08.12.2022
Perder é a Glória dos Bravos
“Eu sinto uma disposição/ Eu sinto uma inclinação/ Para falar, ouvir falar/Daquilo que amo”.
“Prece 909”, Os Perdedores
O disco mais pessoal de Manuel Fúria – ele que só sabe edificar uma arte assente na biografia. O passado quer-se arrumado em cima da cama como o vestuário que já não serve. Fúria decide catalogar a memória e arriscar a reinvenção. Ao banho de uma nostálgica melancolia, como aconteceu em périplos anteriores, prefere tentar uma catarse antes da luz.
Para isso, assume a dor da perda e a religião. Lembra mártires, denuncia massacres, nomeia a brevidade de tudo, homenageia um chão. Coloca na montra das lojas que já morreram destroços, raízes, o rosto de pessoas que foram decisivas, paisagens que determinam vidas.
“Os Perdedores” é o disco de uma banda de quem já teve uma banda. É nessa contradição que se cumpre e se transcende.
Reúne um punhado de canções de um rockeiro que adere à electrónica para dizer o tempo das guitarras. Uma electrónica sem heroísmos, que, ela própria, homenageia um cânone. Quase como um paradoxo, o sentido é o de densificar e convocar sombras. Para depois voltar a uma possibilidade, assente na glória de perder.

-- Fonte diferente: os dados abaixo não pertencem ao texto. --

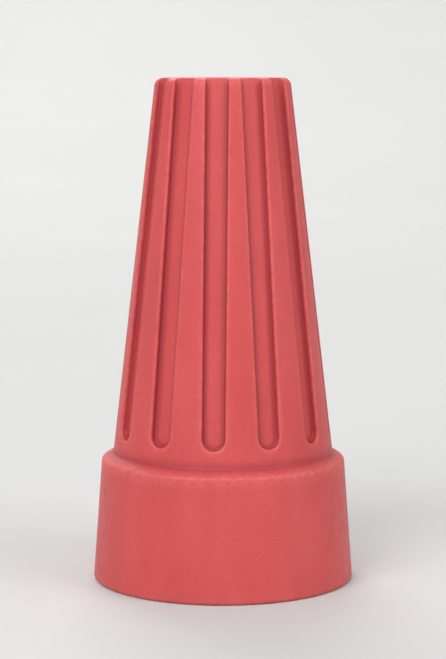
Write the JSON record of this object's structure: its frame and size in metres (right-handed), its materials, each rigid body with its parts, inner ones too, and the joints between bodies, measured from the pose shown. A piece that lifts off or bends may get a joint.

Músicas de quem já foi “o maior” e quer purgar a soberba e outros deslumbres. Canções de quem aceitou a escultura do tempo e procura formas de salvação possível ao gritar o nome dos amigos naufragados ou ao lembrar a infância, dividida entre a cidade e as serras, de “um menino de seu pai”.
“Os Perdedores” é o melhor título para um álbum musical-conceptual concretizado num tempo em que o triunfo mentiroso é o fetiche dominante. A autoria é apagada para dar lugar ao escândalo do anonimato.
Bravo gesto de quem se despede, acerta contas, paga dívidas, acorda noutra manhã. Que é como quem diz: de quem alinha os escombros e abre, com o destemor da fragilidade, as portadas do futuro.